— START OF Items —

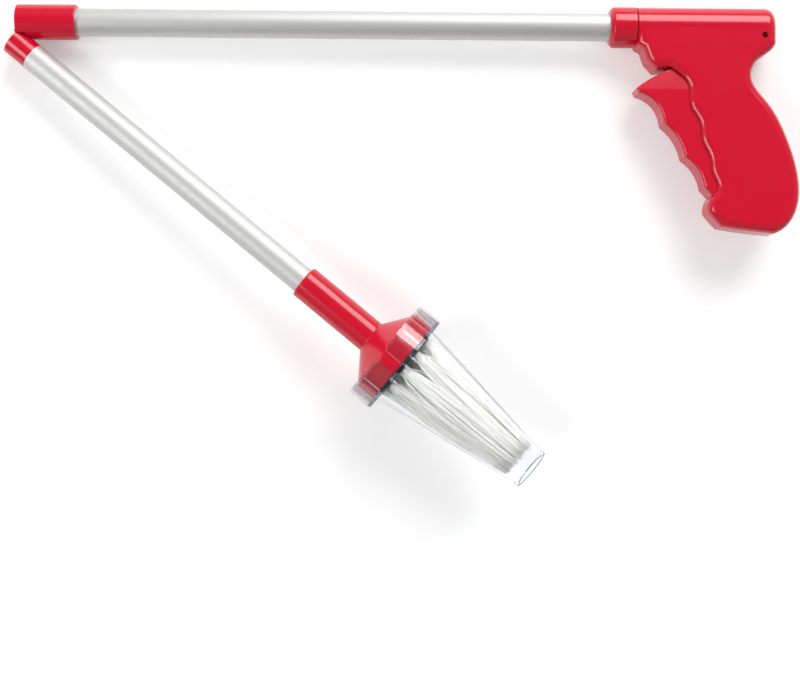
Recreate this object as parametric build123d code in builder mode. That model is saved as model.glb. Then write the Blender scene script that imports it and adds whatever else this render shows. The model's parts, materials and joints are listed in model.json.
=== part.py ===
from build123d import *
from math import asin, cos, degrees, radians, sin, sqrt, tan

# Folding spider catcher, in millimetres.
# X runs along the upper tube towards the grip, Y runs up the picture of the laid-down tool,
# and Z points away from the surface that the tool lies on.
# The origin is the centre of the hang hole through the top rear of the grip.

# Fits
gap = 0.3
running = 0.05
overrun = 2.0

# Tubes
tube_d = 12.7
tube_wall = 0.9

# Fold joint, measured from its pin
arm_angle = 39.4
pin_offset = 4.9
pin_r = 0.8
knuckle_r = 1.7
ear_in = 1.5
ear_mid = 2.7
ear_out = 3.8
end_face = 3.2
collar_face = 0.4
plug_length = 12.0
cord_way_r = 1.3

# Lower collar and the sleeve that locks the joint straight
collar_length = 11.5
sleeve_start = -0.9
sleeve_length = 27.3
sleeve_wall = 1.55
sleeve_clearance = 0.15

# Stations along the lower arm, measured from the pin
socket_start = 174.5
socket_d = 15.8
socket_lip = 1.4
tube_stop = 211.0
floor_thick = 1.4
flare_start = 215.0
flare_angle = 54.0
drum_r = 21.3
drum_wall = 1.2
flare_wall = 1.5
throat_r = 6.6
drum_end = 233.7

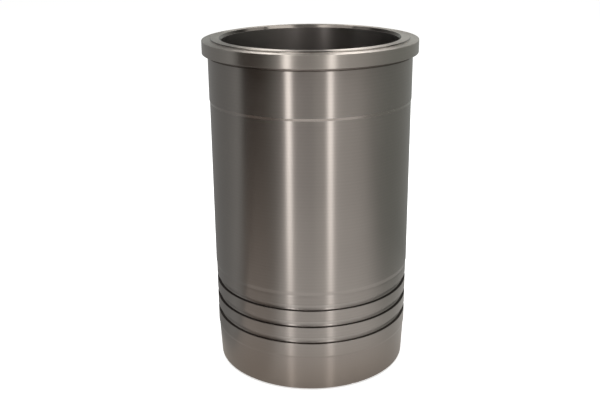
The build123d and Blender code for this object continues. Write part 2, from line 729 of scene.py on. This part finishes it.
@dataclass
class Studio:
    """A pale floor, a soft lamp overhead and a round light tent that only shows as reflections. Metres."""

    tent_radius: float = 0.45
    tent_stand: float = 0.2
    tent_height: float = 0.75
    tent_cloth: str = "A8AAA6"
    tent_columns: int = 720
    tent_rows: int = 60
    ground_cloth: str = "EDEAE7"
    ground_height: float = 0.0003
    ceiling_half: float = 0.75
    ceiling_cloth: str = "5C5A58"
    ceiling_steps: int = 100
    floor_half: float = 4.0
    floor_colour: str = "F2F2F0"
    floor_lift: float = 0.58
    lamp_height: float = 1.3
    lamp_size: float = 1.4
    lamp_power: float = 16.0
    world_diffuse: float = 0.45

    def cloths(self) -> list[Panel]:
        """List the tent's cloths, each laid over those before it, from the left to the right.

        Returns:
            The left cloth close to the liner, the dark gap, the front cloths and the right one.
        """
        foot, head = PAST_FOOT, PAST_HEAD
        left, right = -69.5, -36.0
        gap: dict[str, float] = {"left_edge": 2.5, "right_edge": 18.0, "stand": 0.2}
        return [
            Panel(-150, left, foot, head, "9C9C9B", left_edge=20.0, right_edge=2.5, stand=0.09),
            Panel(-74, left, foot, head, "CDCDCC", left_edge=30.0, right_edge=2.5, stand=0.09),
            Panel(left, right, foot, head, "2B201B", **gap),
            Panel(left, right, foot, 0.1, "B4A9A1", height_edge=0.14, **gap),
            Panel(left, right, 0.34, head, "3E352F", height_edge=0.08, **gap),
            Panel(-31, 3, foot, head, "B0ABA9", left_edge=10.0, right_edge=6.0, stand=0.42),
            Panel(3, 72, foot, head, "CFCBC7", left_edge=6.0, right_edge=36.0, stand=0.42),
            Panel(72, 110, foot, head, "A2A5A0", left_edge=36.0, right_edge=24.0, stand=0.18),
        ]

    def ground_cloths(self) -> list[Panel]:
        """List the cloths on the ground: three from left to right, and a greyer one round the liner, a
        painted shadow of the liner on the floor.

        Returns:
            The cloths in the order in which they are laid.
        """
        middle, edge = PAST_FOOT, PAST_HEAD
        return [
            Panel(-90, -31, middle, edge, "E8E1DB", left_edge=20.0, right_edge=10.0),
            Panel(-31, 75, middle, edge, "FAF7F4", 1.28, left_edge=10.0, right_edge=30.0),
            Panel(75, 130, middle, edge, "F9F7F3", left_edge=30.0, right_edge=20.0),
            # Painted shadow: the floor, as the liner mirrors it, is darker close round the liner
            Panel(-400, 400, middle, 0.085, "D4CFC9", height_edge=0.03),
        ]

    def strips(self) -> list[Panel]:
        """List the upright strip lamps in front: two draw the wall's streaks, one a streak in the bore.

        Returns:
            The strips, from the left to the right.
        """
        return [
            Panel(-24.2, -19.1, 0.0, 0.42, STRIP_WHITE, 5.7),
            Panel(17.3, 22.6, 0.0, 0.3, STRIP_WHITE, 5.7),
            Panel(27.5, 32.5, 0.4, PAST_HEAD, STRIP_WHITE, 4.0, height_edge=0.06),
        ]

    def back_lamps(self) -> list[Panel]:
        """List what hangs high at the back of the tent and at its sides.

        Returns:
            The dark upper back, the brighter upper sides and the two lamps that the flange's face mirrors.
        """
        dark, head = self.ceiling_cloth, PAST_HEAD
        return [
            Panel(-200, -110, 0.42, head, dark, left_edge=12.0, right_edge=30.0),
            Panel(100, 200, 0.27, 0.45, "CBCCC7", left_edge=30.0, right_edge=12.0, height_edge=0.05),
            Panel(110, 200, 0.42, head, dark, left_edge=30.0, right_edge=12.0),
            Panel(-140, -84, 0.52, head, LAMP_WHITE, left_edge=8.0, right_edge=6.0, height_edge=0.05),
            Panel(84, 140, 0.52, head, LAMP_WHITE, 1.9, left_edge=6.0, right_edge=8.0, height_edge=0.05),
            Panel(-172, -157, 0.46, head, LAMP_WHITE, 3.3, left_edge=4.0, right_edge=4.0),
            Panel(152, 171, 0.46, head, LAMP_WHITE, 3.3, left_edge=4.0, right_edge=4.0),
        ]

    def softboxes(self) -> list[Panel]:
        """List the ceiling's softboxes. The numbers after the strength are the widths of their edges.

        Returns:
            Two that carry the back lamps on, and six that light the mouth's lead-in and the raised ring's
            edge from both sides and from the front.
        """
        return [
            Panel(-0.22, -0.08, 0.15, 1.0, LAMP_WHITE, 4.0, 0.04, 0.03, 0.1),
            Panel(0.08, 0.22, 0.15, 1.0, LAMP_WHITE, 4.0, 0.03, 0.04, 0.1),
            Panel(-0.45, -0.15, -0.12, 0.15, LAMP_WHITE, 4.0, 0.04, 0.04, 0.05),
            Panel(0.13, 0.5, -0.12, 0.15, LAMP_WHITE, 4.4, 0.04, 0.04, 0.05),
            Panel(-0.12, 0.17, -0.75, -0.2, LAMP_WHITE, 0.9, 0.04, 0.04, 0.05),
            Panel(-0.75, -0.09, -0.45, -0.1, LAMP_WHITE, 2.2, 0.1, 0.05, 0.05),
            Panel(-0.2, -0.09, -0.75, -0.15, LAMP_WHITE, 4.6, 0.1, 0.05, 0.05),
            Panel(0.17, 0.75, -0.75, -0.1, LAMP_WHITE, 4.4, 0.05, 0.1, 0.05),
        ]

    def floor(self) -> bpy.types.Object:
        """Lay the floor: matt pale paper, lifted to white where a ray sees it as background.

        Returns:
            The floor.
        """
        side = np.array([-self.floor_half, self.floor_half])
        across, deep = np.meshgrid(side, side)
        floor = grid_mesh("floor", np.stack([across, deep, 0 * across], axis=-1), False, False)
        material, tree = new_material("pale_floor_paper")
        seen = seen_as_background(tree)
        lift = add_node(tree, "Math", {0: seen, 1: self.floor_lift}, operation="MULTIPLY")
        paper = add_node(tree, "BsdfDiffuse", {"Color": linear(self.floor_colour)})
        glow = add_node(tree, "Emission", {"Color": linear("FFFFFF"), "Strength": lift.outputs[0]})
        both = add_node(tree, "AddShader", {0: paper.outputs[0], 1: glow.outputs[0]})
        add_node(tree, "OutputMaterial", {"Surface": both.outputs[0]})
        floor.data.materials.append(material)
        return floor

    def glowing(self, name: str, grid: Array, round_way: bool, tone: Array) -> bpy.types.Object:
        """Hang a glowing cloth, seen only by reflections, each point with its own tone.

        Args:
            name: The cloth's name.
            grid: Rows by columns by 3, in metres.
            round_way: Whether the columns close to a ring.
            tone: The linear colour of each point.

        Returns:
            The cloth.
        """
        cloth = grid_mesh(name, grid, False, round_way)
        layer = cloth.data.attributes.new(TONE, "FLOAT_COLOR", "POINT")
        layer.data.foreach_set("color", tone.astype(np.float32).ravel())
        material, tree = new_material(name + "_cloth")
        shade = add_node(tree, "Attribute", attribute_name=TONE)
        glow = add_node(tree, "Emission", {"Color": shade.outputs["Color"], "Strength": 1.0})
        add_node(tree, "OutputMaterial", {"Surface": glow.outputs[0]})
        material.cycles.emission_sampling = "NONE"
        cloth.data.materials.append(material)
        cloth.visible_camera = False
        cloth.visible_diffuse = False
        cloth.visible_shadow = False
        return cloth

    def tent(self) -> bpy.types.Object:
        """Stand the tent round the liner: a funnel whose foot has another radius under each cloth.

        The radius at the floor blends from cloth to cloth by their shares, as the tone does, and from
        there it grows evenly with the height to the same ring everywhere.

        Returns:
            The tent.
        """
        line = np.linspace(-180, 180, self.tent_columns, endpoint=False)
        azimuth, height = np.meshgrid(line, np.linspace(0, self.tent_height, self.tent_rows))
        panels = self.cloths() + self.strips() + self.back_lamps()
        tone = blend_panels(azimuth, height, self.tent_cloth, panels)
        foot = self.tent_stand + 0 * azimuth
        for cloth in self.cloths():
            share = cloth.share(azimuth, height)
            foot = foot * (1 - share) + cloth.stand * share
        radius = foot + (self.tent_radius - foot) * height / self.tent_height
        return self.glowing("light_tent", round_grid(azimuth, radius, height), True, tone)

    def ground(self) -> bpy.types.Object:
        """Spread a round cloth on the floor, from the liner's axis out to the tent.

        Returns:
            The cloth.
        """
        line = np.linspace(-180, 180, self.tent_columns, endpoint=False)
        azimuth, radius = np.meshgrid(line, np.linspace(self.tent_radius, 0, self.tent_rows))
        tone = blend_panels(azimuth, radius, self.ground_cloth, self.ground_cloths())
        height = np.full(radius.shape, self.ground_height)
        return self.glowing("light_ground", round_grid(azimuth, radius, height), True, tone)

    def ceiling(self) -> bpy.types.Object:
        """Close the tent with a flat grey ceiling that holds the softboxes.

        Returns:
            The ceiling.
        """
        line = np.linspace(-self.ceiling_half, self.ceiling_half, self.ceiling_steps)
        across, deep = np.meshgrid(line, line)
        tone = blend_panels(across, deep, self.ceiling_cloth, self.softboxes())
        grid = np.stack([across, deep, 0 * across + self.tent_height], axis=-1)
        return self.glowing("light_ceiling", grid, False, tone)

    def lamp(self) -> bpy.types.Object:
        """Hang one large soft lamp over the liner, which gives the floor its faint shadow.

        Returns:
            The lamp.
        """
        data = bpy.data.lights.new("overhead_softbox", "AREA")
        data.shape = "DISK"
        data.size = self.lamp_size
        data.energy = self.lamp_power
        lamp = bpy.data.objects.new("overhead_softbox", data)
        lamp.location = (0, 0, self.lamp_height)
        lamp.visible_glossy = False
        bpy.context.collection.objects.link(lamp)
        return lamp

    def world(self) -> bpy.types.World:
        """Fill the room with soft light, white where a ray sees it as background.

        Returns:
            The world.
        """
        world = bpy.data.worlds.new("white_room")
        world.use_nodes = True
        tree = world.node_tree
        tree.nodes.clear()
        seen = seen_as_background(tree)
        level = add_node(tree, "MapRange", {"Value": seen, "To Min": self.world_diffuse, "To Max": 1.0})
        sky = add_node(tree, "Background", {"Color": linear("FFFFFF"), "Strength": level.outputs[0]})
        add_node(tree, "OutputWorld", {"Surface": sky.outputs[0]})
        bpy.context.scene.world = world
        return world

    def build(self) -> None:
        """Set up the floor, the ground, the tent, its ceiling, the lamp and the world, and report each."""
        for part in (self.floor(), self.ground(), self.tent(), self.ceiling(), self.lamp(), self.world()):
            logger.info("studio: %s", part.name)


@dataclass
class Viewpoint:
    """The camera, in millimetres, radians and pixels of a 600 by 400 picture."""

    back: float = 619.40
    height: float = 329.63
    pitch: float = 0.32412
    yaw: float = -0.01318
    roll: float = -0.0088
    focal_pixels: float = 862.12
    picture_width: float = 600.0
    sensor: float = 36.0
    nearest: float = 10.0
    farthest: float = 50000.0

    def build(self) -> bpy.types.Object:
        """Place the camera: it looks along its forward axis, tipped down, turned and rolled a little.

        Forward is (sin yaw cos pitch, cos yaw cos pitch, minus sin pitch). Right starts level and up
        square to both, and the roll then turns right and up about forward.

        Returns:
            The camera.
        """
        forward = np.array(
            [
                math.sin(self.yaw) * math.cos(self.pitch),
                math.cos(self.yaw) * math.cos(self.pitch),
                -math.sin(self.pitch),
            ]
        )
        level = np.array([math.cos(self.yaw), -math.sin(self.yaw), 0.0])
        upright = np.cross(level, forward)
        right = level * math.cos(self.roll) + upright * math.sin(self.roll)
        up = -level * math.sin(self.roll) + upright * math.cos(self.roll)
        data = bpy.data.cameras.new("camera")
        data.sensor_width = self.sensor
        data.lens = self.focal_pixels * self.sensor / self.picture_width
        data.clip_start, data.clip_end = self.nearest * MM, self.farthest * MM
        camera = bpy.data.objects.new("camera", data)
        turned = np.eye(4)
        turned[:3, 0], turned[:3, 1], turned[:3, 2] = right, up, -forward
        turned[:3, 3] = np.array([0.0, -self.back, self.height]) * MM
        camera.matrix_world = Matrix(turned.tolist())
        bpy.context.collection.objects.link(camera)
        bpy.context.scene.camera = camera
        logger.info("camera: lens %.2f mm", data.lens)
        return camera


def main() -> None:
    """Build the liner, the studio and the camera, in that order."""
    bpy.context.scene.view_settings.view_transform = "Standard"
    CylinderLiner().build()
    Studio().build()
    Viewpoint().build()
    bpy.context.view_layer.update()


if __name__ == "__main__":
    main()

— END OF Items —

▶ [Requirement]:
From the entries above, copy every line containing the word "materials".

▶ [Full output]:
Recreate this object as parametric build123d code in builder mode. That model is saved as model.glb. Then write the Blender scene script that imports it and adds whatever else this render shows. The model's parts, materials and joints are listed in model.json.
        floor.data.materials.append(material)
        cloth.data.materials.append(material)